Is there anything specific I should test for you?
I'm a Linux user, I use Pop OS "Pop!_OS 22.04 LTS"
Rocm-smi package installation seems ok
rocminfo: ROCk module is loaded
Hi, We recommend using this on native Ubuntu (22.04 or 24.04 for now since thats been tested). Pop OS has been having some issues with the newer rocm bare-metal installations (ref)
I see, this means that the entire interface should already be showing information about flashattention, AMD GPU name and everything else, right?
I just wanted to confirm because if the interface is already fully configured I can try to resolve it over the weekend and then I would know through visual feedback that things are working properly.
Except flash-attn, everything should be shown! We got rid of flash-attn so that not installed message can be discarded and we’ll remove it soon. We use pyrsmi so incase you’d like to debug your system to see if something is detected you can also make use of that package. The interface would work as well if everything is in order
Could you answer a question for me?
You are going to remove flash-attention, wasn't this software something to speed up the process? Is it already outdated?
It ran on pop os, I just had to remove all the folders from the transformer-lab installation that I had and now even the AMD icon is being rendered.
I ran it on pop_os, in the instructions you said that if you ran two specific packages, transformer-lab would probably run, they were working so I removed everything that was there before and redid the installation.
I installed rocm on my machine using AMD's official instructions but it's been a while, I remember the first time I got an error was because I selected the 24.04 tab instead of the 22.04
So i use this code:
wget https://repo.radeon.com/amdgpu-install/6.4.1/ubuntu/jammy/amdgpu-install_6.4.60401-1_all.deb sudo apt install ./amdgpu-install_6.4.60401-1_all.deb sudo apt update sudo apt install python3-setuptools python3-wheel sudo usermod -a -G render,video $LOGNAME # Add the current user to the render and video groups sudo apt install rocm
If there's anything in my terminal history that you want to see I can try to find it using "history" but I just can't give a lot of details now because it's been a while since I did this configuration.

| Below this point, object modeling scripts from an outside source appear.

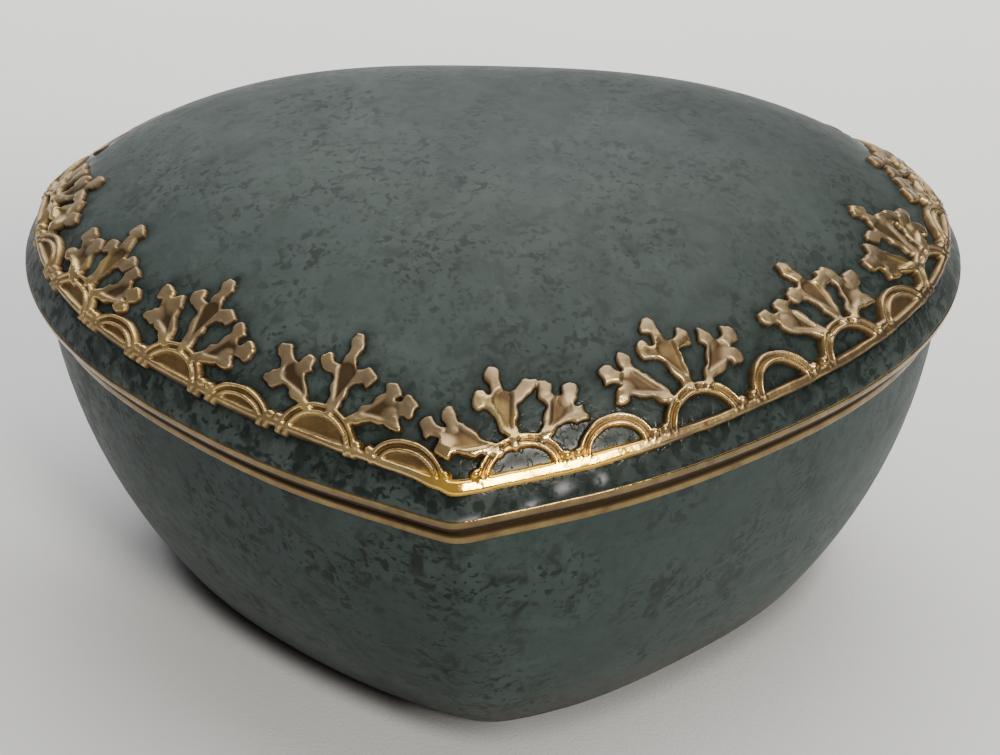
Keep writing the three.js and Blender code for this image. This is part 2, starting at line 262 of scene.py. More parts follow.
bowl += [(RIM_INSET + WALL, 1, SEAM_Z, 0.6)]
bowl += [(base_inset(z) + WALL + (1 - z / SEAM_Z) * 0.8, 1, z) for z in inner]
floor_z = FOOT_RECESS + 3.4
d0 = base_inset(6.5) + WALL + 0.7
bowl += [(d0 + 0.9, 1, floor_z + 0.75), (d0 + 2.2, 1, floor_z + 0.3), (d0 + 4.0, 1, floor_z + 0.06), (d0 + 5.5, 1, floor_z),
         (d0 + 5.5, 0.8, floor_z), (d0 + 5.5, 0.5, floor_z), (d0 + 5.5, 0.2, floor_z), (0, 0, floor_z)]
bowl = rounded(bowl, 0)
edges = [0.024 + 0.05 * float(np.clip(1 - z / SEAM_Z, 0, 1))**1.2 for _, _, z in bowl]
base, base_verts, _ = heart_lathe("bowl", bowl, 720, edges, lean=True)
face_out(base)

# ---------------------------------------------------------------- the gilt border as a height map over the dome
def segment(x, y, a, b, ra, rb):
    dx, dy = b[0] - a[0], b[1] - a[1]
    h = np.clip(((x - a[0]) * dx + (y - a[1]) * dy) / (dx * dx + dy * dy), 0, 1)
    return np.hypot(x - a[0] - h * dx, y - a[1] - h * dy) - (ra + (rb - ra) * h)


def soft_min(a, b, k):
    h = np.clip(0.5 + 0.5 * (b - a) / k, 0, 1)
    return b * (1 - h) + a * h - k * h * (1 - h)


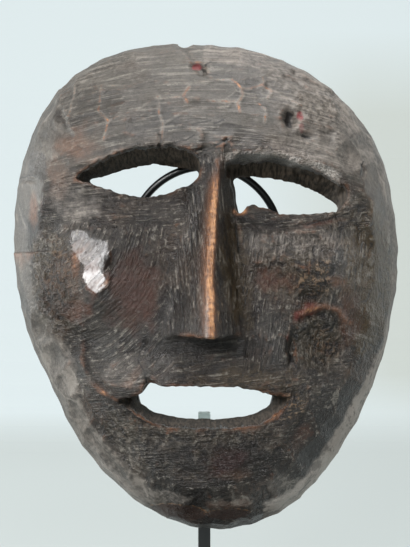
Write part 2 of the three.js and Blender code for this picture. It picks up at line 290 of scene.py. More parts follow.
# Ridges left between the larger cuts on the forehead: how plainly each is rubbed, x and z along it.
FOREHEAD_RIDGES = (
    (0.6, ((-47.6, 284), (-48.1, 271.6), (-43.1, 266.7), (-45.1, 257.7))),
    (0.6, ((-20.8, 278.1), (-20.3, 269.6), (-18.3, 264.7), (-19.3, 256.7))),
    (1.0, ((-6.9, 282.6), (-9.4, 278.1), (-7.4, 274.6))),
    (0.45, ((-19.3, 276.6), (-9.4, 277.6), (11.5, 274.6))),
    (0.25, ((-43.1, 266.7), (-30.2, 271.6), (-20.3, 278.1))),
    (0.2, ((-18.3, 264.7), (-6.4, 271.6), (10.5, 272.6))),
    (0.2, ((-59, 284), (-46, 284.6), (-33.2, 283.5))),
    (0.85, ((13, 286.5), (17, 282.1), (20.9, 282.1), (26.9, 284.5))),
    (1.0, ((17, 282.1), (17.5, 278.6), (15, 274.6), (16, 270.1))),
    (0.3, ((-1.9, 285.5), (13, 286.5))),
    (0.6, ((26.9, 288.5), (27.4, 283.3))),
    (0.85, ((27.9, 283), (30.9, 281.6), (28.9, 277.6))),
    (0.3, ((30.9, 282), (43.8, 274.6), (50, 271))),
    (0.5, ((1, 275.3), (16, 275.8))),
    (0.55, ((22.9, 275.6), (27.9, 271.6), (26.9, 264.7))),
    (0.4, ((-61.2, 286.7), (-61.2, 280), (-62.5, 271.5))),
)
JAW_RIDGES = (
    ((-54.8, 174.5), (-55, 167.4), (-55.6, 159.7), (-53.8, 149.6), (-47.3, 146), (-40.3, 141.4)),
    ((-64, 174.5), (-65.8, 162), (-63, 148), (-61, 140), (-53, 128), (-47, 121), (-33, 99)),
)
# Three lines that are both carved and coloured, as x and z along each.
CHEEK_RIM = ((44, 179.5), (48.5, 182), (54.4, 183), (61, 181), (63.5, 177), (67, 175))
LID_CRACK = ((-19.5, 259.5), (-19.2, 256), (-20, 253.5))
LIP_SPLIT = ((-26.5, 167.3), (-28.5, 163.3), (-29.5, 159.4), (-26.5, 154.5), (-25, 147))
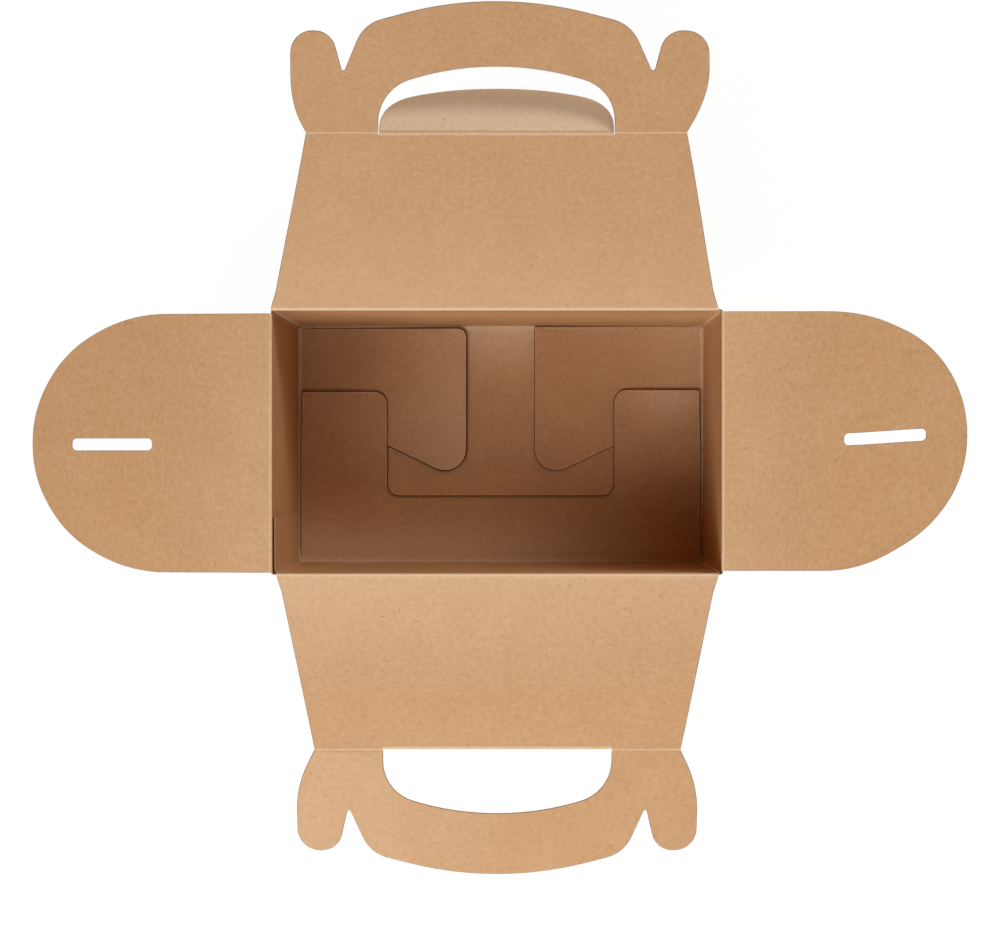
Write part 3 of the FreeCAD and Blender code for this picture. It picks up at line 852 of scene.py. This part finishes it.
class BottomLie(Lie):
    """How a bottom flap lies: round the fold under its wall, then level at its layer."""

    def __init__(self, wall, along, inward, lift):
        super().__init__(wall, along, inward)
        self.lift = lift
        self.radius = bpy.context.scene.gable_sizes.corner_round

    def at(self, u, d, h):
        """The point at u along the wall, d in from it and h above the outer face."""
        turn = math.pi / 2 * min(1.0, d / self.radius)
        away = self.radius - (self.radius - h) * math.cos(turn) + max(0.0, d - self.radius)
        # a bead 0.3 mm high stands beside the fold
        high = (self.radius - (self.radius - h) * math.sin(turn)
                + 0.0003 * bump(d - 0.0013, 0.0005))
        return (self.origin + self.along * u + self.out * away
                + Vector((0, 0, high + self.lift(u, d))))


# ---- operators: the carton -----------------------------------------------------------


CORNERS = ((1, -1), (1, 1), (-1, 1), (-1, -1))      # of the walls, anticlockwise
CORNER_STEPS = 6            # steps in which the board turns round an upright fold
NICK, NICK_REACH = 0.0014, 0.006    # how far a wall's top dips at a corner, and its run
WEB_STEPS = 5               # steps down a bottom corner's web


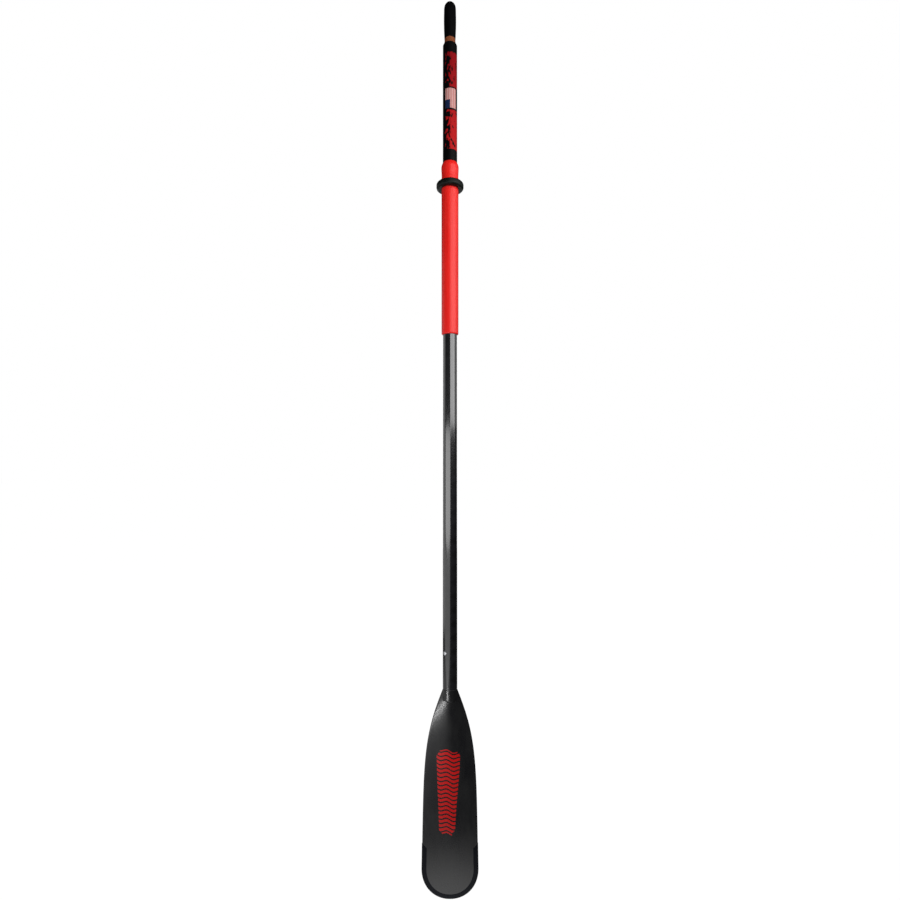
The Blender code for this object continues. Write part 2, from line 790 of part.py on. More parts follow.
def guard_stations():
    """Outer and inner edge of the tip guard, from its left end round the tip to its right end."""
    stations = []
    side_steps = 7
    for step in range(side_steps):
        rise = GUARD_TOP + (TIP_LENGTH - GUARD_TOP) * step / side_steps
        inner = half_width(rise, GUARD_STEP + guard_depth(rise, 0.0))
        stations.append(((half_width(rise, 0.0), rise), (inner, rise)))
    inset = GUARD_STEP + GUARD_WIDTH
    tip_steps = 12
    for step in range(tip_steps + 1):
        angle = math.radians(90 * step / tip_steps)
        outer_rise = TIP_LENGTH - TIP_LENGTH * math.sin(angle)
        inner_rise = TIP_LENGTH - (TIP_LENGTH - inset) * math.sin(angle)
        outer = (half_width(outer_rise, 0.0), outer_rise)
        stations.append((outer, (half_width(inner_rise, inset), inner_rise)))
    left = [((-outer[0], outer[1]), (-inner[0], inner[1])) for outer, inner in stations]
    return left + stations[-2::-1]


def make_tip_guard():
    """Cast resin band round the blade's end, a little proud of the skins and of the edge.

    Its columns crowd towards the outer edge, where the band is rounded off.
    """
    depths = (0.0, 0.07, 0.20, 0.45, 1.0)
    mesh_data = bmesh.new()
    sections = []
    for outer, inner in guard_stations():
        front, back = [], []
        width = math.dist(outer, inner)
        for depth in depths:
            x = outer[0] + (inner[0] - outer[0]) * depth
            rise = outer[1] + (inner[1] - outer[1]) * depth
            share = max(0.0, 1.0 - depth * width / EDGE_ROUND)
            crown = crown_thickness(x, rise) + GUARD_PROUD
            thickness = EDGE_LAND + (crown - EDGE_LAND) * math.sqrt(1.0 - share ** 2)
            z = BLADE_TIP + rise
            front.append(mesh_data.verts.new((x, -thickness, z)))
            back.append(mesh_data.verts.new((x, thickness, z)))
        sections.append(front + back[::-1])
    for near, far in zip(sections, sections[1:]):
        for index in range(len(near)):
            following = (index + 1) % len(near)
            mesh_data.faces.new((near[index], near[following], far[following], far[index]))
    mesh_data.faces.new(sections[0])
    mesh_data.faces.new(sections[-1])
    make_object("tip_guard", mesh_data, guard_resin())


def main():
    clear_scene()
    make_grip()
    make_handle_core()
    make_handle_pin()
    make_graphic_wrap()
    make_shaft_tube()
    make_bulkhead_plug()
    make_oar_sleeve()
    make_stopper_ring()
    make_stopper_screw()
    make_stopper_washer("stopper_washer_head", -1)
    make_stopper_washer("stopper_washer_nut", 1)
    make_stopper_nut()
    make_blade_ferrule()
    make_ferrule_plug()
    make_ferrule_pin()
    make_snap_button("snap_button_left", -1)
    make_snap_button("snap_button_right", 1)
    make_button_spring()
    make_joint_gasket()
    make_blade_neck()
    make_blade_spine()
    make_blade_core("blade_core_left", -1)
    make_blade_core("blade_core_right", 1)
    make_skin("front_skin", -1)
    make_skin("back_skin", 1)
    make_tip_guard()


main()
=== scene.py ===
"""The looks of a nine-foot rowing oar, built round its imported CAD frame.

The frame's +Z runs along the shaft to the grip, the blade's faces look along -Y and +Y, and the
origin is on the axis at the stopper's lower face. Lengths are in metres. Every visible CAD node is
replaced by a finer mesh of the same size; the nodes inside the oar keep their CAD mesh.
"""

import math

import bmesh
import bpy
from mathutils import Matrix, Vector


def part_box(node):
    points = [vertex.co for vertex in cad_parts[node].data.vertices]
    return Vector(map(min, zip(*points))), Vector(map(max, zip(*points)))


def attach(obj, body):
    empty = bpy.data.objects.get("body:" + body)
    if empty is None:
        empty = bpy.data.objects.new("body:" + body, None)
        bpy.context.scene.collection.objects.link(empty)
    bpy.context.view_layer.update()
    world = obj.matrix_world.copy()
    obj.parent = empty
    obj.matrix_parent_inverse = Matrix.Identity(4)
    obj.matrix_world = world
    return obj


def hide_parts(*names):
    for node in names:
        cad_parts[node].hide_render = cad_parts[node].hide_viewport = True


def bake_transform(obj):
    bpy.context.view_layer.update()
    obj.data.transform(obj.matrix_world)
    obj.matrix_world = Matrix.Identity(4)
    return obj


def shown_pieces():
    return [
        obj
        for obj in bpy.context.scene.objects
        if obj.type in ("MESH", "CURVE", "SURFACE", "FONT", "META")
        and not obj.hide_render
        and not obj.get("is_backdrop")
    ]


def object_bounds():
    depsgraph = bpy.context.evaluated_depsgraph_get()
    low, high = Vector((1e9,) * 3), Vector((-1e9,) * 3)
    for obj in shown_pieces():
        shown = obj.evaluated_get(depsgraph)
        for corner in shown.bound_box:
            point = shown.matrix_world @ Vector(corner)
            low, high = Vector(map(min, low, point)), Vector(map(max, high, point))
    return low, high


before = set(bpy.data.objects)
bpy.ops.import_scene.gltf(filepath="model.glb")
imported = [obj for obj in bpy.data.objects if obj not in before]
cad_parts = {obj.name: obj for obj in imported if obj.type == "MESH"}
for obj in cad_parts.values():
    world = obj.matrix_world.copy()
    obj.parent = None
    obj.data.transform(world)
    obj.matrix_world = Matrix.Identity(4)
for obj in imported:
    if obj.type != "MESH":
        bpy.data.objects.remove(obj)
OAR_LOW, OAR_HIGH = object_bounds()


# -------- places, read from the frame


def low(node):
    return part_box(node)[0]


def high(node):
    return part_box(node)[1]


def midpoint(node):
    return (low(node) + high(node)) / 2


def rim(node, z):
    """Smallest and largest distance from the shaft's axis of a CAD node's corners at a height."""
    corners = [vertex.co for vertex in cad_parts[node].data.vertices]
    reaches = [corner.xy.length for corner in corners if abs(corner.z - z) < 1e-4]
    return min(reaches), max(reaches)


# Sizes that no box or rim gives repeat the CAD's driving dimensions, or are details finer than its.
# GAP is the clearance between neighbours, and SEGMENTS the number of sides of a large turned piece.
GAP = 0.0003
SEGMENTS = 96
SMALL_SEGMENTS = 48
SMOOTH_UP_TO = math.radians(32)
BEVEL_FROM = math.radians(40)

GRIP_TOP = high("grip").z
GRIP_BOTTOM = low("grip").z
GRIP_RADIUS = high("grip").x
GRIP_BORE, GRIP_END_RADIUS = rim("grip", GRIP_BOTTOM)
GRIP_MIDDLE = GRIP_BOTTOM + 0.059
GRIP_DOME = 0.019
GRIP_LIP = 0.0008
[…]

But if there is something I can and can help with, I can try.
It ran on pop os, I just had to remove all the folders from the transformer-lab installation that I had and now even the AMD icon is being rendered.
I ran it on pop_os, in the instructions you said that if you ran two specific packages, transformer-lab would probably run, they were working so I removed everything that was there before and redid the installation.
I installed rocm on my machine using AMD's official instructions but it's been a while, I remember the first time I got an error was because I selected the 24.04 tab instead of the 22.04
So i use this code:
wget https://repo.radeon.com/amdgpu-install/6.4.1/ubuntu/jammy/amdgpu-install_6.4.60401-1_all.deb sudo apt install ./amdgpu-install_6.4.60401-1_all.deb sudo apt update sudo apt install python3-setuptools python3-wheel sudo usermod -a -G render,video $LOGNAME # Add the current user to the render and video groups sudo apt install rocm
If there's anything in my terminal history that you want to see I can try to find it using "history" but I just can't give a lot of details now because it's been a while since I did this configuration.
But if there is something I can and can help with, I can try.
Glad you got it working! Please let me know if there are other issues!
AMD is working now, closing this. Please re-open if there are any issues!